A Performance Fit for an Emperor

2004/09/01
Excerpt by Sheila Melvin and Jindong Cai

"After kowtowing to the Son of Heaven, they may have once again executed a quick prostration before the clavichord, silently pleading with it not to fail them on this occasion."

"For the first time ever, the sounds of a European instrument playing European music in a formal recital filled a chamber in the Imperial Palace of China."

The second of a two-part extract from Rhapsody in Red, a history of western classical music in China by American music journalist Sheila Melvin and Stanford University music professor Jindong Cai.

The year is 1601 and Jesuit missionaries, Father Matteo Ricci and Father Diego Pantoia are in Beijing to teach the Emperor's eunuchs to play a clavichord, an early keyboard instrument presented to Emperor Wan Li in the hope of being granted permission to stay in the capital and open a Catholic mission.

When the lessons were complete, the eunuchs presumably gave a recital for Emperor Wan Li. It is pleasant to imagine the Emperor seated on one of his smaller thrones, surrounded by attendants and a few favoured concubines and children, giving the order for the musicians to enter his presence. The Emperor was not known for his patience - Ricci wrote that "For a eunuch to make a mistake in the presence of the King is equivalent to placing his life in danger" - and the eunuchs must have been extremely nervous as they crossed the threshold into his presence. After kowtowing to the Son of Heaven, they may have once again executed a quick prostration before the clavichord, silently pleading with it not to fail them on this occasion.

Then, one of the eunuchs - probably the 72-year-old who had the greatest difficulty learning - would have sat down and begun to play from memory, his fingers moving across the keys with increasing confidence as he caught the murmur of pleasure that rippled through the imperial party. The gentle tones of the clavichord - compared by writers of old to the sound of moonlight or the breathing of the heart - rose up to the painted rafters where they were joined by the voices of each eunuch, singing the lyrics penned by Father Ricci.
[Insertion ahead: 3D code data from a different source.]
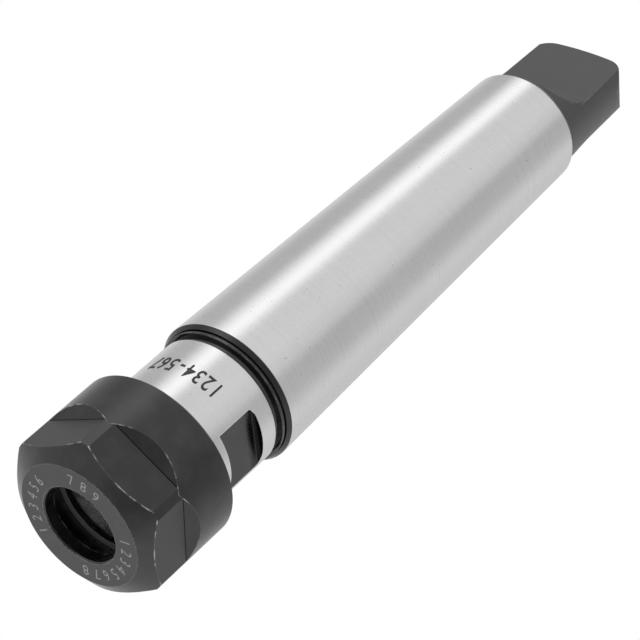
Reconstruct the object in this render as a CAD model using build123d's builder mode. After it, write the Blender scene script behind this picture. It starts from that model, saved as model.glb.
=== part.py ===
from build123d import *

import os
from math import cos, radians, sin, sqrt, tan

# Collet chuck holder: a self-holding taper shank with a drive tang, a short neck
# with two spanner flats, a threaded nose with a collet seat, and the clamping nut.
# The axis is Z. The nut's front face lies on Z = 0 and the tang points up.
# Rest is the nut screwed fully home. All sizes are in millimetres and degrees.

# Nut, outside
nut_diameter = 28.0
nut_length = 17.5
nut_face_diameter = 21.0
nut_front_chamfer_length = 2.4
nut_rear_chamfer = 0.35
hex_across_flats = 25.0
hex_flat_length = 8.05
hex_runout_angle = 40.0
hex_clocking = 5.5
hex_sides = 6

# Nut, inside, from the front face inwards
nut_hole_diameter = 12.8
nut_hole_chamfer = 0.25
nut_hole_length = 2.1
collet_face_angle = 30.0
collet_face_length = 2.9
flange_pocket_diameter = 17.4
flange_pocket_length = 0.7
lip_length = 1.2
lip_diameter = 16.6
lip_offset = 0.7
lip_offset_direction = -50.0
nut_undercut_diameter = 22.2
nut_undercut_length = 1.2
nut_thread_length = 7.9
nut_counterbore_clearance = 0.2
nut_mouth_chamfer = 0.4

# Thread that the nose and the nut share
thread_diameter = 22.0
thread_pitch = 1.5
thread_root_factor = 0.6134
thread_clearance = 0.09

# Nose, with the collet seat inside it
nose_thread_length = 8.5
nose_chamfer = 0.6
nose_relief_length = 1.6
nose_relief_depth = 0.2
seat_mouth_diameter = 16.6
seat_mouth_chamfer = 0.5
seat_half_angle = 8.0
clearance_bore_diameter = 11.0
clearance_bore_depth = 50.0
drill_point_angle = 118.0

# Neck with its two spanner flats
neck_diameter = 21.85
neck_length = 14.35
neck_start_chamfer = 0.3
flats_across = 19.0
flats_length = 7.5
flats_from_collar = 3.0
flats_corner_radius = 0.8

# Turned collar between the neck and the taper
collar_floor_depth = 0.22
collar_floor_length = 1.2
bead_diameter = 22.7
bead_length = 0.45
bead_edge = 0.12
groove_depth = 0.25
groove_length = 0.3
shoulder_start_diameter = 23.0
shoulder_chamfer_length = 0.7

# Taper shank, measured from its gauge plane
gauge_diameter = 23.825
taper_ratio = 19.922
large_end_from_gauge = 4.5
small_end_from_gauge = 75.0
small_end_chamfer = 0.6
small_end_chamfer_length = 0.9

# Tang
tang_tip_from_gauge = 94.0
tang_step = 0.93
tang_thickness = 7.6
tang_flat_length = 11.5
tang_cutter_radius = 7.0
tang_tip_radius = 2.0
tang_edge_clearance = 0.3
centre_hole_diameter = 2.5
centre_hole_depth = 4.0
centre_cone_diameter = 5.0
centre_cone_angle = 60.0

# Cutting shapes run this far past the faces that they cut
overrun = 2.0

# Radii worked out from the sizes above
nut_radius = nut_diameter / 2
hole_radius = nut_hole_diameter / 2
collet_face_radius = hole_radius + collet_face_length * tan(radians(collet_face_angle))
pocket_radius = flange_pocket_diameter / 2
lip_radius = lip_diameter / 2
core_radius = thread_diameter / 2 - thread_root_factor * thread_pitch
nut_bore_radius = core_radius + thread_clearance
neck_radius = neck_diameter / 2
counterbore_radius = neck_radius + nut_counterbore_clearance
undercut_radius = nut_undercut_diameter / 2
bore_radius = clearance_bore_diameter / 2
seat_radius = seat_mouth_diameter / 2
bead_radius = bead_diameter / 2
shoulder_radius = shoulder_start_diameter / 2

# Heights along the nut
nut_cone_start = nut_hole_length
nut_cone_end = nut_cone_start + collet_face_length
lip_start = nut_cone_end + flange_pocket_length
nut_stop = lip_start + lip_length
nut_thread_start = nut_stop + nut_undercut_length
nut_thread_end = nut_thread_start + nut_thread_length

# Heights along the holder, which rests on the stop inside the nut
nose_face = nut_stop
nose_thread_end = nose_face + nose_thread_length
neck_start = nose_thread_end + nose_relief_length
collar_start = neck_start + neck_length
bead_start = collar_start + collar_floor_length
groove_start = bead_start + bead_length
shoulder_start = groove_start + groove_length
large_end = shoulder_start + shoulder_chamfer_length
gauge_plane = large_end + large_end_from_gauge
small_end = gauge_plane + small_end_from_gauge
tang_tip = gauge_plane + tang_tip_from_gauge
rim_start = small_end - small_end_chamfer_length
flats_end = collar_start - flats_from_collar
flats_start = flats_end - flats_length


def taper_radius(height):
    """Radius of the taper at a height."""
    return gauge_diameter / 2 - (height - gauge_plane) / taper_ratio / 2


def tang_radius(height):
    """Radius of the tang's round edges, which follow the taper one step in."""
    return taper_radius(height) - tang_step


def axial_plane(angle):
    """Plane through the axis at an angle, with the radius along its x and Z along its y."""
    direction = radians(angle)
    return Plane(
        origin=(0, 0, 0),
        x_dir=(cos(direction), sin(direction), 0),
        z_dir=(sin(direction), -cos(direction), 0),
    )


# Clamping nut: a turned blank, six milled flats and an eccentric lip
front_corner = (nut_radius, nut_front_chamfer_length)
rear_corner = (nut_radius - nut_rear_chamfer, nut_length)
concentric_lip_radius = lip_radius - lip_offset

with BuildPart() as clamping_nut:
    with BuildSketch(Plane.XZ):
        with BuildLine():
            Polyline(
                (hole_radius + nut_hole_chamfer, 0),
                (nut_face_diameter / 2, 0),
                front_corner,
                (nut_radius, nut_length - nut_rear_chamfer),
                rear_corner,
                (counterbore_radius + nut_mouth_chamfer, nut_length),
                (counterbore_radius, nut_length - nut_mouth_chamfer),
                (counterbore_radius, nut_thread_end + counterbore_radius - nut_bore_radius),
                (nut_bore_radius, nut_thread_end),
                (nut_bore_radius, nut_thread_start),
                (undercut_radius, nut_thread_start),
                (undercut_radius, nut_stop),
                (concentric_lip_radius, nut_stop),
                (concentric_lip_radius, lip_start),
                (pocket_radius, lip_start),
                (pocket_radius, nut_cone_end),
                (collet_face_radius, nut_cone_end),
                (hole_radius, nut_cone_start),
                (hole_radius, nut_hole_chamfer),
                close=True,
            )
        make_face()
    revolve(axis=Axis.Z)

    # The lip is bored off centre, so it stands out on one side and hooks the collet
    offset_angle = radians(lip_offset_direction)
    with BuildSketch(Plane.XY.offset(lip_start)):
        with Locations((lip_offset * cos(offset_angle), lip_offset * sin(offset_angle))):
            Circle(lip_radius)
    extrude(amount=lip_length, mode=Mode.SUBTRACT)

    # Each flat ends in a sloping wall that runs out through the round collar
    cutter_reach = nut_radius + overrun
    flat_radius = hex_across_flats / 2
    wall_top = hex_flat_length + (cutter_reach - flat_radius) / tan(radians(hex_runout_angle))
    for side in range(hex_sides):
        with BuildSketch(axial_plane(hex_clocking + side * 360 / hex_sides)):
            with BuildLine():
                Polyline(
                    (flat_radius, -overrun),
                    (cutter_reach, -overrun),
                    (cutter_reach, wall_top),
                    (flat_radius, hex_flat_length),
                    close=True,
                )
            make_face()
        extrude(amount=cutter_reach, both=True, mode=Mode.SUBTRACT)

clamping_nut.part.label = "clamping_nut"


# Holder: nose, neck, collar, taper and tang, turned from one bar
seat_start = nose_face + seat_mouth_chamfer
seat_end = seat_start + (seat_radius - bore_radius) / tan(radians(seat_half_angle))
bore_end = nose_face + clearance_bore_depth
bore_point = bore_end + bore_radius / tan(radians(drill_point_angle / 2))
floor_radius = neck_radius - collar_floor_depth
cone_radius = centre_cone_diameter / 2
drill_radius = centre_hole_diameter / 2
cone_depth = (cone_radius - drill_radius) / tan(radians(centre_cone_angle / 2))

with BuildPart() as chuck_body:
    with BuildSketch(Plane.XZ):
        with BuildLine():
            Polyline(
                (0, bore_point),
                (bore_radius, bore_end),
                (bore_radius, seat_end),
                (seat_radius, seat_start),
                (seat_radius + seat_mouth_chamfer, nose_face),
                (core_radius - nose_chamfer, nose_face),
                (core_radius, nose_face + nose_chamfer),
                (core_radius, nose_thread_end),
                (core_radius - nose_relief_depth, nose_thread_end + nose_relief_depth),
                (core_radius - nose_relief_depth, neck_start),
                (neck_radius - neck_start_chamfer, neck_start),
                (neck_radius, neck_start + neck_start_chamfer),
                (neck_radius, collar_start),
                (floor_radius, collar_start),
                (floor_radius, bead_start),
                (bead_radius - bead_edge, bead_start),
                (bead_radius, bead_start + bead_edge),
                (bead_radius, groove_start),
                (bead_radius - groove_depth, groove_start),
                (bead_radius - groove_depth, shoulder_start),
                (shoulder_radius, shoulder_start),
                (taper_radius(large_end), large_end),
                (taper_radius(rim_start), rim_start),
                (taper_radius(small_end) - small_end_chamfer, small_end),
                (tang_radius(small_end), small_end),
                (tang_radius(tang_tip), tang_tip),
                (cone_radius, tang_tip),
                (drill_radius, tang_tip - cone_depth),
                (drill_radius, tang_tip - centre_hole_depth),
                (0, tang_tip - centre_hole_depth),
                close=True,
            )
        make_face()
    revolve(axis=Axis.Z)

    # Round the rim of the tang's end before its flats are milled
    tip_rim = chuck_body.edges().filter_by(GeomType.CIRCLE).group_by(Axis.Z)[-1].sort_by(SortBy.RADIUS)[-1]
    fillet(tip_rim, radius=tang_tip_radius)

    # Two flats make the tang, each run out by the round cutter that mills it
    tang_flat = tang_thickness / 2
    tang_flat_start = tang_tip - tang_flat_length
    tang_reach = tang_radius(small_end) + tang_edge_clearance
    cutter_lift = tang_cutter_radius - (tang_reach - tang_flat)
    runout_height = tang_flat_start - sqrt(tang_cutter_radius**2 - cutter_lift**2)
    for angle in (90, -90):
        with BuildSketch(axial_plane(angle)):
            with BuildLine():
                RadiusArc(
                    (tang_flat, tang_flat_start),
                    (tang_reach, runout_height),
                    tang_cutter_radius,
                )
                Polyline(
                    (tang_reach, runout_height),
                    (tang_reach, tang_tip + overrun),
                    (tang_flat, tang_tip + overrun),
                    (tang_flat, tang_flat_start),
                )
            make_face()
        extrude(amount=tang_reach, both=True, mode=Mode.SUBTRACT)

    # Two spanner flats across the neck, square to the tang's flats
    neck_flat = flats_across / 2
    neck_reach = neck_radius + overrun
    for angle in (0, 180):
        with BuildSketch(axial_plane(angle)):
            with BuildLine():
                Polyline(
                    (neck_flat + flats_corner_radius, flats_end),
                    (neck_reach, flats_end),
                    (neck_reach, flats_start),
                    (neck_flat, flats_start),
                    (neck_flat, flats_end - flats_corner_radius),
                )
                RadiusArc(
                    (neck_flat, flats_end - flats_corner_radius),
                    (neck_flat + flats_corner_radius, flats_end),
                    flats_corner_radius,
                )
            make_face()
        extrude(amount=neck_reach, both=True, mode=Mode.SUBTRACT)

chuck_body.part.label = "chuck_body"

os.makedirs("parts", exist_ok=True)
export_step(clamping_nut.part, "parts/clamping_nut.step")
export_step(chuck_body.part, "parts/chuck_body.step")
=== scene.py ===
"""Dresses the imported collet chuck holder: its finishes, nose thread, plain marks, studio and camera."""

from __future__ import annotations

import logging
import math
from dataclasses import dataclass, field
from enum import Enum
from typing import Any

import bmesh
import bpy
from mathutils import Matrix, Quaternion, Vector

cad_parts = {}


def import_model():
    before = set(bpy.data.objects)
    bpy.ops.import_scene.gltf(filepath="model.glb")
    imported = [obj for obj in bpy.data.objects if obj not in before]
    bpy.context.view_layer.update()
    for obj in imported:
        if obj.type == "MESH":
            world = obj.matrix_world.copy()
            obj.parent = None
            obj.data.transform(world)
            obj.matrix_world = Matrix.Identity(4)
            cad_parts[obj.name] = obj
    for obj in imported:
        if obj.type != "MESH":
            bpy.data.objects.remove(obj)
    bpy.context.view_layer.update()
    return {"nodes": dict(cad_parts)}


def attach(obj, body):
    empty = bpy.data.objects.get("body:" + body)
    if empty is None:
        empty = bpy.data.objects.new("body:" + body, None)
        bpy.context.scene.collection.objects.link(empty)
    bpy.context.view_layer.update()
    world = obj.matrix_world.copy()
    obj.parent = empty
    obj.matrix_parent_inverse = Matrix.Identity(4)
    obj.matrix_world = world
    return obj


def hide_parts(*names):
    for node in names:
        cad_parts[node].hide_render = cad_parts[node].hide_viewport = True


logging.basicConfig(level=logging.INFO, format="%(levelname)s %(message)s")
LOG = logging.getLogger("collet_chuck_holder")

MM = 0.001
TURN_SLACK = 0.03
WIDEST_FACET = 0.7
Value = Any


class Slot(Enum):
    """Names for the holder's and the nut's finishes, which nothing in this script uses."""

    HOLDER = "ground_steel"
    NUT = "black_oxide_steel"


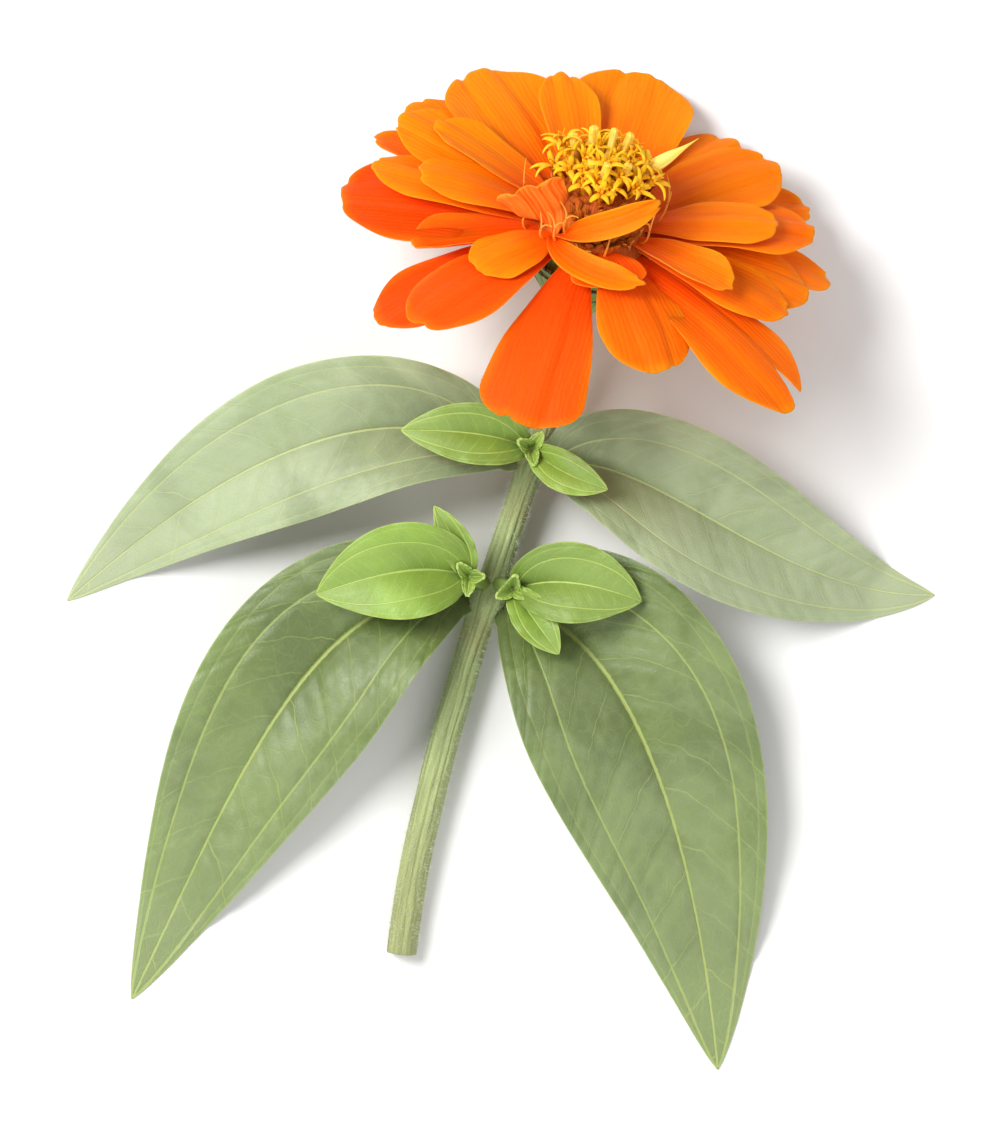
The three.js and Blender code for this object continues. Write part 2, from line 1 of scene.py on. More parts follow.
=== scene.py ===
"""Picked zinnia flower: the fine pieces, finishes, light and camera of one bloom on its stem.

Every piece repeats the sizes and formulas of the part's solids, in millimetres with +Z up from the
surface and +Y along the stem. Its points are turned into the frame's metres when its mesh is made.
"""
import math
from collections import namedtuple

import bpy
import numpy as np
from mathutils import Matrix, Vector


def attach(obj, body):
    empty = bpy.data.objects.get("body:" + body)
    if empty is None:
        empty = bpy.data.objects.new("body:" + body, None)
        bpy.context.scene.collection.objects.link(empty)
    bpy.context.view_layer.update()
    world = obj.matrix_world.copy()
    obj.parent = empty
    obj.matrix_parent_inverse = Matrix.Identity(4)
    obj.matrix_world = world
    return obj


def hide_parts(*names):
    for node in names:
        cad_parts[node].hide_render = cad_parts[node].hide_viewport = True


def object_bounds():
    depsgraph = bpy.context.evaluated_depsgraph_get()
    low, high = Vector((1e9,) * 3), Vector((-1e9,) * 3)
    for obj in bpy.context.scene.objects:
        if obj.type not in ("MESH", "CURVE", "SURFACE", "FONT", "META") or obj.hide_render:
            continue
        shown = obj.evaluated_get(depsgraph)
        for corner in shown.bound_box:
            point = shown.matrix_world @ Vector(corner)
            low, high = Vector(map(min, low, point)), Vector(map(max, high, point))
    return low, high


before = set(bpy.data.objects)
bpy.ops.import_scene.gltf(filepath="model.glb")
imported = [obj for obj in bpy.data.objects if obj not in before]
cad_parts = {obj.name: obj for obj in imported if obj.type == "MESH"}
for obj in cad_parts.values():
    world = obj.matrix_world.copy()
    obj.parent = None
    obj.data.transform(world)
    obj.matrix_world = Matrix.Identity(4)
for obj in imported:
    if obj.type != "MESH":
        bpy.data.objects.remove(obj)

bl_info = {
    "name": "Zinnia flower",
    "version": (1, 0, 0),
    "blender": (4, 5, 0),
    "location": "3D View > Sidebar > Zinnia",
    "description": "Builds the fine pieces, finishes and stage of a picked zinnia flower",
    "category": "Object",
}

CAD_BOX = [[float(v) for v in corner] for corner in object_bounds()]
MM = 0.001
UP = np.array([0.0, 0.0, 1.0])
GOLDEN_ANGLE = math.radians(137.508)

# ------------------------------------------------------------------ sizes shared with the solids
MIDDLE = np.array([-0.14, -2.75, 0.0])  # the point of these measures that lies over the origin
BLOOM_CENTRE = np.array([15.0, 53.0, 25.4])
BLOOM_LIFT, BLOOM_LEAN = 38.0, 10.0
STEM_RADIUS = 2.6
CUT_END = np.array([-17.0, -68.0, 2.48])
NODE_UPPER, NODE_LOWER = 0.675, 0.475  # places of the leaf joints, as shares of the stem
NECK = 24.0
CUP_FOOT, CORE_TOP, CONE_TOP = -13.0, 4.6, 11.4  # heights over the bloom's centre
DISC_RADIUS = 7.9
GAP = 0.3  # between two bodies that follow each other on the bloom's axis
ROOT = 0.6  # how deep a stalk stands in the stem
RAY_SUNK = 2.2  # how deep a ray stands in the core
REST = 0.02  # no piece reaches below this height

# A ray: heading, distance and height of its tip, width, degrees of arch and roll, hollow across,
# form of the tip, and degrees that it turns aside on its way.
Ray = namedtuple("Ray", "heading reach rise width arch roll cup tip sweep",
                 defaults=(0.0, -0.06, "round", 0.0))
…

For the first time ever, the sounds of a European instrument playing European music in a formal recital filled a chamber on the Imperial Palace of China.

Each eunuch was certainly given a chance to play the tune he had mastered, and perhaps even played twice so that all eight songs could be sung. But when the recital was over, no further lessons were requested of Father Pantoia, making it safe to assume that once the novelty wore off, the clavichord was set aside like so many other gifts.

But if the music that Father Pereira taught the eunuchs was ephemeral, Father Ricci's songs proved longer lasting. Indeed, they became so popular that a number of literati began asking for copies of them, many apparently believing that the Emperor would do well to emulate the virtues they expressed. To meet the demand, the Jesuits put the songs together with several other pieces and printed them as a musical booklet called Songs of the Clavichord. Though the original, bilingual edition from 1603 has been lost, a second edition edited by the Catholic Convert Li Zhizao and published in 1608 is still extant. It contains a foreword in which Father Ricci tells the tale of how a clavichord - never before seen in China and never before heard - intrigued the Emperor. Songs for the Clavichord stayed in circulation for many years, and was even included in a list of China's best literature creations that was compiled in the late 18th century.

True to form, Emperor Wan Li never formally answered any of the petitions that his officials sent asking what they should do about the foreign priests and their request to live in Beijing. Indeed, when Father Ricci died nine years later, they were still waiting for the Emperor's response to their petition.

While lying on his deathbed, Father Ricci told the sorrowing priests and brothers who surrounded him, "I am leaving you on the threshold of an open door that leads to a great reward, but only after labours endured and dangers encountered." Unfortunately the door that Ricci had opened nearly swung shut in the tumultuous years that followed his passing.

Indeed, it was not until three decades after his death, in the 13th year of the reign of Emperor Chongzhen, that a rectangular wooden box was found in a treasure room of the Imperial Palace. At first it was thought to be a container holding some other forgotten gift, but when it was opened and discovered to be a musical instrument - the clavichord - the Emperor's curiosity was piqued. Like his grandfather before him, Emperor Chongzhen decided that he wanted to hear the strange instrument.

The box-like contraption was covered in dust and sorely in need of repair and it was soon discovered that nobody in the palace had any idea what to do with it. The eunuchs who Father Pantoia had taught to play it were long gone, as was Father Pantoia himself, since he had been expelled from China is an anti-Christian edict issued by the aged and bitter Emperor Wan Li in 1617. The quest for someone who understood the clavichord had to be extended outside the vermillion walls, where it led straight to one man: the German Jesuit Johann Adam Schall von Bell or Tang Ruowang.